The problem: Present the data once more in exactly its original form.

***** Available data *****

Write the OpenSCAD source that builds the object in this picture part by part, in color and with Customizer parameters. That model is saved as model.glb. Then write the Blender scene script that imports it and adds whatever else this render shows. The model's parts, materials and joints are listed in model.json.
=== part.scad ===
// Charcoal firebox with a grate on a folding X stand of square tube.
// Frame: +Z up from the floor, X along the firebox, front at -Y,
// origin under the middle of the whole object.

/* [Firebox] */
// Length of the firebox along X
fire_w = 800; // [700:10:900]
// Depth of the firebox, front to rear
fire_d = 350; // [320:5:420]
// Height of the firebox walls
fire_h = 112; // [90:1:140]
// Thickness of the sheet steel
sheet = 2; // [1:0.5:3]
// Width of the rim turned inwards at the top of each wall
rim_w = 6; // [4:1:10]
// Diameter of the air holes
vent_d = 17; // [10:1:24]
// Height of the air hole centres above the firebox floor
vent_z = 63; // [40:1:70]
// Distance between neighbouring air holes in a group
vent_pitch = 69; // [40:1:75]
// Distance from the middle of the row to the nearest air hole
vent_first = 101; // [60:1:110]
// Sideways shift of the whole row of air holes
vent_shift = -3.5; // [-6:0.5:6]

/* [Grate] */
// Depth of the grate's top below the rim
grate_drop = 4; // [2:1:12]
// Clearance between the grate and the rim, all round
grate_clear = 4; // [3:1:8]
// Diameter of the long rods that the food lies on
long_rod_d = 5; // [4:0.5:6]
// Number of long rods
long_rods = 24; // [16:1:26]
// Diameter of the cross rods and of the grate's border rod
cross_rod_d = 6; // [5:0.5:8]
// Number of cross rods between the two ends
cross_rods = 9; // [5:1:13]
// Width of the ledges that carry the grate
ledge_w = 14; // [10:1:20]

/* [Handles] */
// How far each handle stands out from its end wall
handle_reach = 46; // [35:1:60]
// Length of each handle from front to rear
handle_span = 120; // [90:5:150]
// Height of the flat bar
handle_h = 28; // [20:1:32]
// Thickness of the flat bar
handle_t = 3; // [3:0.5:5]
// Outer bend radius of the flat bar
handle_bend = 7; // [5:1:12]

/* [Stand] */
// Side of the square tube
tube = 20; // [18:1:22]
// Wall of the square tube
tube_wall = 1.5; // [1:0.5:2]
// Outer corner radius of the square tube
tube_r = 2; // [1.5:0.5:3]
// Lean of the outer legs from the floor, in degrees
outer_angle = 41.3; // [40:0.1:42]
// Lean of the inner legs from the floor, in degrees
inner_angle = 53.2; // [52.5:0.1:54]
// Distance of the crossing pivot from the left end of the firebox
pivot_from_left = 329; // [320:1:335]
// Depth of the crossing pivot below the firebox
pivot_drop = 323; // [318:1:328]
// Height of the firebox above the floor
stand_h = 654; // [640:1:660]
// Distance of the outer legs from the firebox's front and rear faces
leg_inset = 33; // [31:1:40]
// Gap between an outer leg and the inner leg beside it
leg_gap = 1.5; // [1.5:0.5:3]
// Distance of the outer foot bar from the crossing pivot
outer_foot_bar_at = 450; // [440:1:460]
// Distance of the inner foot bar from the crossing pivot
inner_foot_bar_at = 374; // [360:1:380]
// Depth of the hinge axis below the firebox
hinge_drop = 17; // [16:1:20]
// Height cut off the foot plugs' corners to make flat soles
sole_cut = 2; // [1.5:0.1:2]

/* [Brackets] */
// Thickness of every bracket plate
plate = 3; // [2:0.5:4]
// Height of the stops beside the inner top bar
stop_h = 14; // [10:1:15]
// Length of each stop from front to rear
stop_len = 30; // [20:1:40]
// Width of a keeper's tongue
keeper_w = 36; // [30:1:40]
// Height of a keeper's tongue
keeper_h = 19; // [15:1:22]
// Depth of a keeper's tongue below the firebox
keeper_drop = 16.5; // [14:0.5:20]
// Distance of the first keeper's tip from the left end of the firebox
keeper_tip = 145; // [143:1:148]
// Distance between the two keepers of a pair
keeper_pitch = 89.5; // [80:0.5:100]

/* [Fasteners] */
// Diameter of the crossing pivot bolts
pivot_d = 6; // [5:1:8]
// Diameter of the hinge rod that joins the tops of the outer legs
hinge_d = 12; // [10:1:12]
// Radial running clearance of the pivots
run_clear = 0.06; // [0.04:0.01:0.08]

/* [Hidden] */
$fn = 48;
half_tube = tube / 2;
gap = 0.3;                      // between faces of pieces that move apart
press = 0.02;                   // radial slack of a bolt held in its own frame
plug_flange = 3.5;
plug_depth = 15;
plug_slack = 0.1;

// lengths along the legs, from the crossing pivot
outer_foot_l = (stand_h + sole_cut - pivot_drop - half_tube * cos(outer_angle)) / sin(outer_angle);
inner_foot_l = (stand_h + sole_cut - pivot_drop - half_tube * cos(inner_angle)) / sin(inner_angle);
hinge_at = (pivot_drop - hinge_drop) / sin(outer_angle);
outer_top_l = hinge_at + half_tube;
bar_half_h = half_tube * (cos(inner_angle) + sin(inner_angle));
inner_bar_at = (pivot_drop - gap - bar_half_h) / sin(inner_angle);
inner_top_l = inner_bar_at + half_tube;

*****

Output below:
Write the OpenSCAD source that builds the object in this picture part by part, in color and with Customizer parameters. That model is saved as model.glb. Then write the Blender scene script that imports it and adds whatever else this render shows. The model's parts, materials and joints are listed in model.json.
=== part.scad ===
// Charcoal firebox with a grate on a folding X stand of square tube.
// Frame: +Z up from the floor, X along the firebox, front at -Y,
// origin under the middle of the whole object.

/* [Firebox] */
// Length of the firebox along X
fire_w = 800; // [700:10:900]
// Depth of the firebox, front to rear
fire_d = 350; // [320:5:420]
// Height of the firebox walls
fire_h = 112; // [90:1:140]
// Thickness of the sheet steel
sheet = 2; // [1:0.5:3]
// Width of the rim turned inwards at the top of each wall
rim_w = 6; // [4:1:10]
// Diameter of the air holes
vent_d = 17; // [10:1:24]
// Height of the air hole centres above the firebox floor
vent_z = 63; // [40:1:70]
// Distance between neighbouring air holes in a group
vent_pitch = 69; // [40:1:75]
// Distance from the middle of the row to the nearest air hole
vent_first = 101; // [60:1:110]
// Sideways shift of the whole row of air holes
vent_shift = -3.5; // [-6:0.5:6]

/* [Grate] */
// Depth of the grate's top below the rim
grate_drop = 4; // [2:1:12]
// Clearance between the grate and the rim, all round
grate_clear = 4; // [3:1:8]
// Diameter of the long rods that the food lies on
long_rod_d = 5; // [4:0.5:6]
// Number of long rods
long_rods = 24; // [16:1:26]
// Diameter of the cross rods and of the grate's border rod
cross_rod_d = 6; // [5:0.5:8]
// Number of cross rods between the two ends
cross_rods = 9; // [5:1:13]
// Width of the ledges that carry the grate
ledge_w = 14; // [10:1:20]

/* [Handles] */
// How far each handle stands out from its end wall
handle_reach = 46; // [35:1:60]
// Length of each handle from front to rear
handle_span = 120; // [90:5:150]
// Height of the flat bar
handle_h = 28; // [20:1:32]
// Thickness of the flat bar
handle_t = 3; // [3:0.5:5]
// Outer bend radius of the flat bar
handle_bend = 7; // [5:1:12]

/* [Stand] */
// Side of the square tube
tube = 20; // [18:1:22]
// Wall of the square tube
tube_wall = 1.5; // [1:0.5:2]
// Outer corner radius of the square tube
tube_r = 2; // [1.5:0.5:3]
// Lean of the outer legs from the floor, in degrees
outer_angle = 41.3; // [40:0.1:42]
// Lean of the inner legs from the floor, in degrees
inner_angle = 53.2; // [52.5:0.1:54]
// Distance of the crossing pivot from the left end of the firebox
pivot_from_left = 329; // [320:1:335]
// Depth of the crossing pivot below the firebox
pivot_drop = 323; // [318:1:328]
// Height of the firebox above the floor
stand_h = 654; // [640:1:660]
// Distance of the outer legs from the firebox's front and rear faces
leg_inset = 33; // [31:1:40]
// Gap between an outer leg and the inner leg beside it
leg_gap = 1.5; // [1.5:0.5:3]
// Distance of the outer foot bar from the crossing pivot
outer_foot_bar_at = 450; // [440:1:460]
// Distance of the inner foot bar from the crossing pivot
inner_foot_bar_at = 374; // [360:1:380]
// Depth of the hinge axis below the firebox
hinge_drop = 17; // [16:1:20]
// Height cut off the foot plugs' corners to make flat soles
sole_cut = 2; // [1.5:0.1:2]

/* [Brackets] */
// Thickness of every bracket plate
plate = 3; // [2:0.5:4]
// Height of the stops beside the inner top bar
stop_h = 14; // [10:1:15]
// Length of each stop from front to rear
stop_len = 30; // [20:1:40]
// Width of a keeper's tongue
keeper_w = 36; // [30:1:40]
// Height of a keeper's tongue
keeper_h = 19; // [15:1:22]
// Depth of a keeper's tongue below the firebox
keeper_drop = 16.5; // [14:0.5:20]
// Distance of the first keeper's tip from the left end of the firebox
keeper_tip = 145; // [143:1:148]
// Distance between the two keepers of a pair
keeper_pitch = 89.5; // [80:0.5:100]

/* [Fasteners] */
// Diameter of the crossing pivot bolts
pivot_d = 6; // [5:1:8]
// Diameter of the hinge rod that joins the tops of the outer legs
hinge_d = 12; // [10:1:12]
// Radial running clearance of the pivots
run_clear = 0.06; // [0.04:0.01:0.08]

/* [Hidden] */
$fn = 48;
half_tube = tube / 2;
gap = 0.3;                      // between faces of pieces that move apart
press = 0.02;                   // radial slack of a bolt held in its own frame
plug_flange = 3.5;
plug_depth = 15;
plug_slack = 0.1;

// lengths along the legs, from the crossing pivot
outer_foot_l = (stand_h + sole_cut - pivot_drop - half_tube * cos(outer_angle)) / sin(outer_angle);
inner_foot_l = (stand_h + sole_cut - pivot_drop - half_tube * cos(inner_angle)) / sin(inner_angle);
hinge_at = (pivot_drop - hinge_drop) / sin(outer_angle);
outer_top_l = hinge_at + half_tube;
bar_half_h = half_tube * (cos(inner_angle) + sin(inner_angle));
inner_bar_at = (pivot_drop - gap - bar_half_h) / sin(inner_angle);
inner_top_l = inner_bar_at + half_tube;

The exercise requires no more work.